War breaks out before cadet's eyes
By Cadet Lt. Col. Brian DuBois
Regimental Academic Officer
While studying abroad this summer I found myself in the middle of a war that has come to dominate the news cycles. As part of the Citadel Summer Scholarship Program, the school provided me with the opportunity to study Arabic at the Lebanese American University in Beirut.
As most military personnel will remember, Beirut was the infamous location of the Marine Barracks bombing in 1983, so when I told professors, classmates, family and friends that I was traveling to Beirut to study, more often than not, their response was one of concern and doubt. Little did I know upon my arrival in June what I would experience.
When I arrived in Beirut, I was pleasantly surprised how generous the Lebanese people are and how open they are to accepting Americans into their culture. My university, located in Hamra in Western Beirut, was surround by busy neighborhoods with local shops and restaurants as well as high end businesses and hotels. Unlike other cities in the region, like Damascus and Aleppo, Beirut was far more modern due to the necessity of having to rebuild after the civil war. Though the city still had bombed out and bullet hole riddled buildings, major businesses like Sheraton Hotels, Virgin Records, and even American restaurants such as TGI Friday’s had brought new life to the city, making it a favorite tourism spot. Downtown, every night the streets were packed with people eating at the various restaurants cheering for their favorite World Cup team, and on several occasions I was asked to settle disputes between football fanatics over who would win overall, France or Italy. There was an energy that traveled through the streets keeping them alive well throughout the night. Unfortunately, the rebirth of Beirut and the excitement I was experiencing was short lived.
|Climbing through the Northern Mountains of Lebanon, we could see the Lebanese military on one side and on the other side the infamous Bekaa Valley known for its training camps for terrorist organizations.|
After the capturing and killing of Israeli soldiers by Hezbollah on July 12, and the bombings that were a result, the attitude of the city changed. It started after the bombing of the airport Thursday morning. Those in northern Beirut began cursing Hezbollah for what they had brought upon the country. As memories of the devastating civil war resurfaced in the minds of the adults, new memories were being branded into the minds of the children. Some locals began packing up their cars and heading north, while others began clearing off the grocery shelves for fear that the blockade would soon suffocate the city.
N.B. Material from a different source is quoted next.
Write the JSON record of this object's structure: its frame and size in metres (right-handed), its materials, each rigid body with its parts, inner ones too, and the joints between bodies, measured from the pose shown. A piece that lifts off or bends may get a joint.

The university moved us to a satellite campus 20 km north of the city in the town of Byblos the Friday after the bombings started. As we drove past the bus station, mobs swarmed the buses before they could even pull into the station. Traffic on the highways outside of the city was jammed with cars packed well over capacity. The once peaceful tourist destination spot with the lively locals and fun nightlife had started to become a ghost town. No longer would people travel at night for fear of becoming collateral damage during an evening raid.
After southern Beirut became a target of Israeli sorties and the blockades started to cut off resources, the anti-Hezbollah attitudes some Lebanese had dissipated. I saw Hezbollah flags flying in Hamra, and classmates reported seeing Hezbollah fighters cheering and traveling through parts of town that traditionally did not support the group. The mood toward Hezbollah changed, whether it was because the supporters were the only ones left or the hatred towards Israel won out, Hezbollah began to gain more and more support with every passing day.
Evacuating as the war escalated was a trying experience. During the first few days, we heard a lot of nothing from the embassy and State Department. We received daily of updates with vague information via email. Then on a Tuesday afternoon our group received the phone call: “You have 30 minutes to pack up.” While I did not know it at the time, our ticket out of the war zone was a Norwegian cargo ship leaving from Beirut.
We returned to Beirut for evacuation. The city had transformed from a place of mass exodus to a desolate war zone. The bus station was empty, there was very little traffic leaving the city, and no one was entering the city. The streets were quiet except for the military personnel and those trying to leave on government vessels. I didn’t truly understand how poor the situation was until I saw all the families, or in this case refugees, leaving home with nothing but the clothes on their back and the bags in their hands.
The question I am asked most now that I am home is “Were you scared?” Anyone who says they weren’t scared was probably either lying or did not understand the seriousness of situation.
Yes, I was scared, however, my understanding of the situation and my experience living in a stressful and challenging environment here at The Citadel had better prepared me to handle the fear and the conditions we were living in. In a way, the bombs I heard sounded eerily similar to those cannons we hear at every afternoon parade. The lessons I learned and the experiences I had within Beirut were experiences I would not have had anywhere else. It was an excellent learning experience that came at an expense all too high for the people of Beirut, but using what I learn will help me better understand the region as well as inform classmates of the on going struggles we all may see in the Middle East.
Cadet Lt. Col. Brian E. DuBois, 21, is a senior from Atlanta majoring in political science. A Star of the West Fellow, he traveled to Lebanon this summer to study abroad. Cadet DuBois provided the photos from his personal collection.